WHAT IS EXPECTED
Quote every line from the top of the listing down to and including the line that contains "curve, [[0, 0], [0.25, 0.3], [1, 3], [1, PROBE.guard".

SOURCE EXCERPT
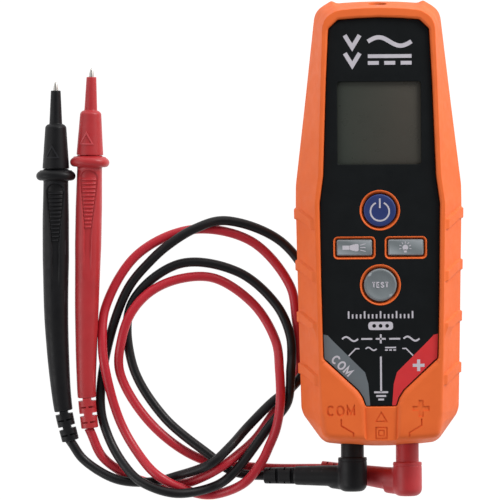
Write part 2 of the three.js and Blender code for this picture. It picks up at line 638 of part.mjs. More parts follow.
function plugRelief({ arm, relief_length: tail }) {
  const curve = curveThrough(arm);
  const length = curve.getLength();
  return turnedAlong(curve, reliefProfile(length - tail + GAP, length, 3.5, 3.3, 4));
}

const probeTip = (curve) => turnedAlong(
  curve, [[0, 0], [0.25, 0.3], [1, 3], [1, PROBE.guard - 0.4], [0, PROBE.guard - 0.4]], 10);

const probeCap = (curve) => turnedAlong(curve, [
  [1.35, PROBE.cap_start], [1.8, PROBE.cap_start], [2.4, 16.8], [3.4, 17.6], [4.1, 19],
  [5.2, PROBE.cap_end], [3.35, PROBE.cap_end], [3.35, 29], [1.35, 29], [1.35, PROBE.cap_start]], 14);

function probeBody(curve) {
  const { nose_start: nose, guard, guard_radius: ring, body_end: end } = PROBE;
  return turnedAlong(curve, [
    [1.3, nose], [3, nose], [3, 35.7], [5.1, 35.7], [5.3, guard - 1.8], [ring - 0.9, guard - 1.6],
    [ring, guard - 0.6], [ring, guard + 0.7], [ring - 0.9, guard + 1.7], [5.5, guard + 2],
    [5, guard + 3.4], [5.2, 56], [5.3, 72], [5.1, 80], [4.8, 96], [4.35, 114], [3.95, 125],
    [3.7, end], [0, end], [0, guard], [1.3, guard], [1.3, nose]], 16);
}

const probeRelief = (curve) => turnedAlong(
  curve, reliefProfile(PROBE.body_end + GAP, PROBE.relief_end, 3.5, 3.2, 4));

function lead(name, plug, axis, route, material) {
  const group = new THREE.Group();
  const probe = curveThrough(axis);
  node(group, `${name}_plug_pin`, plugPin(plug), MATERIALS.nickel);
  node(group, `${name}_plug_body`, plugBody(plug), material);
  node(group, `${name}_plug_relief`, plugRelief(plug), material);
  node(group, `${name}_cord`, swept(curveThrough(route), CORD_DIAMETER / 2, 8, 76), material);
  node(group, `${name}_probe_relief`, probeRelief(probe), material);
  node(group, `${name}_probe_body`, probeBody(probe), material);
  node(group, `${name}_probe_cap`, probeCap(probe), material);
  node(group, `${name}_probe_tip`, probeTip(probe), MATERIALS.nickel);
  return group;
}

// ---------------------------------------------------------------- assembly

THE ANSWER
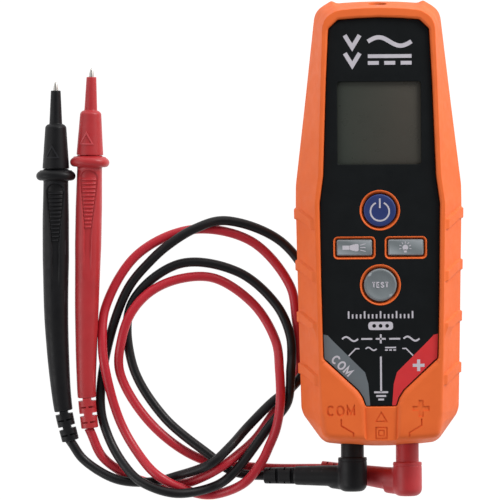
Write part 2 of the three.js and Blender code for this picture. It picks up at line 638 of part.mjs. More parts follow.
function plugRelief({ arm, relief_length: tail }) {
  const curve = curveThrough(arm);
  const length = curve.getLength();
  return turnedAlong(curve, reliefProfile(length - tail + GAP, length, 3.5, 3.3, 4));
}

const probeTip = (curve) => turnedAlong(
  curve, [[0, 0], [0.25, 0.3], [1, 3], [1, PROBE.guard - 0.4], [0, PROBE.guard - 0.4]], 10);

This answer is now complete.